### Source material
- - - - -

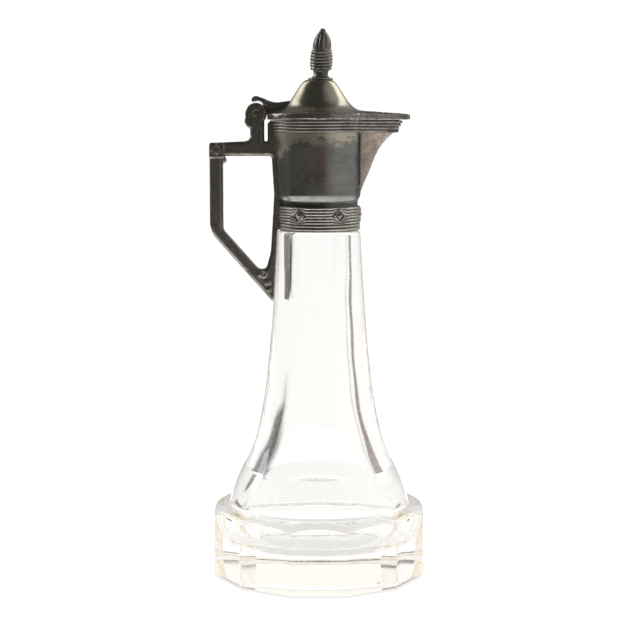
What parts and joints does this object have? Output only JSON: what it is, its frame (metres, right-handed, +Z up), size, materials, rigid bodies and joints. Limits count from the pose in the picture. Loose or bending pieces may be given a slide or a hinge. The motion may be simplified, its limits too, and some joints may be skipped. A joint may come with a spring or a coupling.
{
  "type": "oil cruet",
  "caption": "Glass table bottle for oil or vinegar, with a wide faceted foot and a pewter mount: pouring spout, angular handle and hinged lid with finial.",
  "frame": {"origin": "centre of the twelve-sided foot, on the surface that the bottle stands on", "axes": "+Z up along the bottle's axis, +X towards the pouring spout, handle towards -X; the side plane y = 0 is a mirror plane"},
  "size_m": [0.083, 0.0816, 0.212],
  "materials": {
    "clear_glass": "clear pressed and polished glass with a faint warm tint",
    "pewter": "tarnished pewter with worn silver plate, satin",
    "brass": "dull turned brass",
    "plaster": "matt plaster of Paris",
    "cork": "cork"
  },
  "bodies": {
    "jug": {"glass_bottle": "clear_glass", "plaster_bed": "plaster", "cork_seal": "cork", "throat_ring": "pewter", "mount_barrel": "pewter", "spout": "pewter", "rim_moulding": "pewter", "collar_band": "pewter", "handle": "pewter", "hinge_pin": "brass"},
    "lid": {"lid_shell": "pewter", "lid_arm": "pewter", "finial": "pewter", "finial_washer": "brass", "finial_nut": "brass"}
  },
  "joints": [
    {"name": "lid_hinge", "type": "hinge", "parent": "jug", "child": "lid", "pos_m": [-0.0242, 0, 0.1796], "axis": [0, -1, 0], "range_deg": [0, 95]}
  ]
}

- - - - -

Quote the listing in full, please, keeping every line exact.

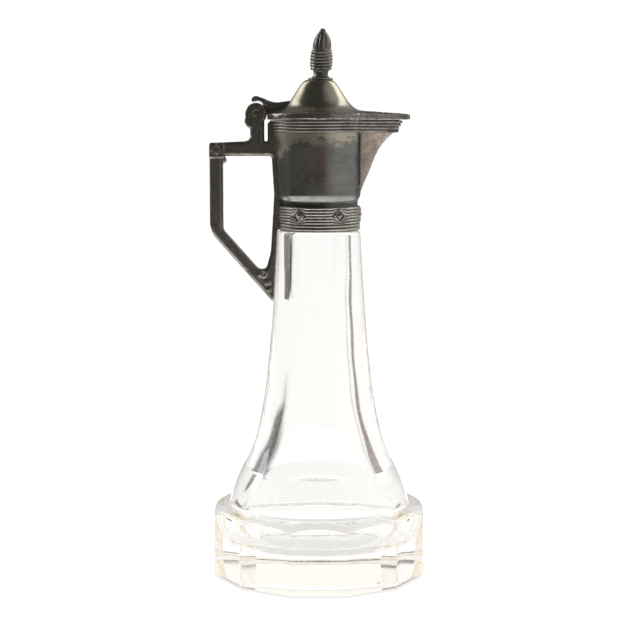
What parts and joints does this object have? Output only JSON: what it is, its frame (metres, right-handed, +Z up), size, materials, rigid bodies and joints. Limits count from the pose in the picture. Loose or bending pieces may be given a slide or a hinge. The motion may be simplified, its limits too, and some joints may be skipped. A joint may come with a spring or a coupling.
{
  "type": "oil cruet",
  "caption": "Glass table bottle for oil or vinegar, with a wide faceted foot and a pewter mount: pouring spout, angular handle and hinged lid with finial.",
  "frame": {"origin": "centre of the twelve-sided foot, on the surface that the bottle stands on", "axes": "+Z up along the bottle's axis, +X towards the pouring spout, handle towards -X; the side plane y = 0 is a mirror plane"},
  "size_m": [0.083, 0.0816, 0.212],
  "materials": {
    "clear_glass": "clear pressed and polished glass with a faint warm tint",
    "pewter": "tarnished pewter with worn silver plate, satin",
    "brass": "dull turned brass",
    "plaster": "matt plaster of Paris",
    "cork": "cork"
  },
  "bodies": {
    "jug": {"glass_bottle": "clear_glass", "plaster_bed": "plaster", "cork_seal": "cork", "throat_ring": "pewter", "mount_barrel": "pewter", "spout": "pewter", "rim_moulding": "pewter", "collar_band": "pewter", "handle": "pewter", "hinge_pin": "brass"},
    "lid": {"lid_shell": "pewter", "lid_arm": "pewter", "finial": "pewter", "finial_washer": "brass", "finial_nut": "brass"}
  },
  "joints": [
    {"name": "lid_hinge", "type": "hinge", "parent": "jug", "child": "lid", "pos_m": [-0.0242, 0, 0.1796], "axis": [0, -1, 0], "range_deg": [0, 95]}
  ]
}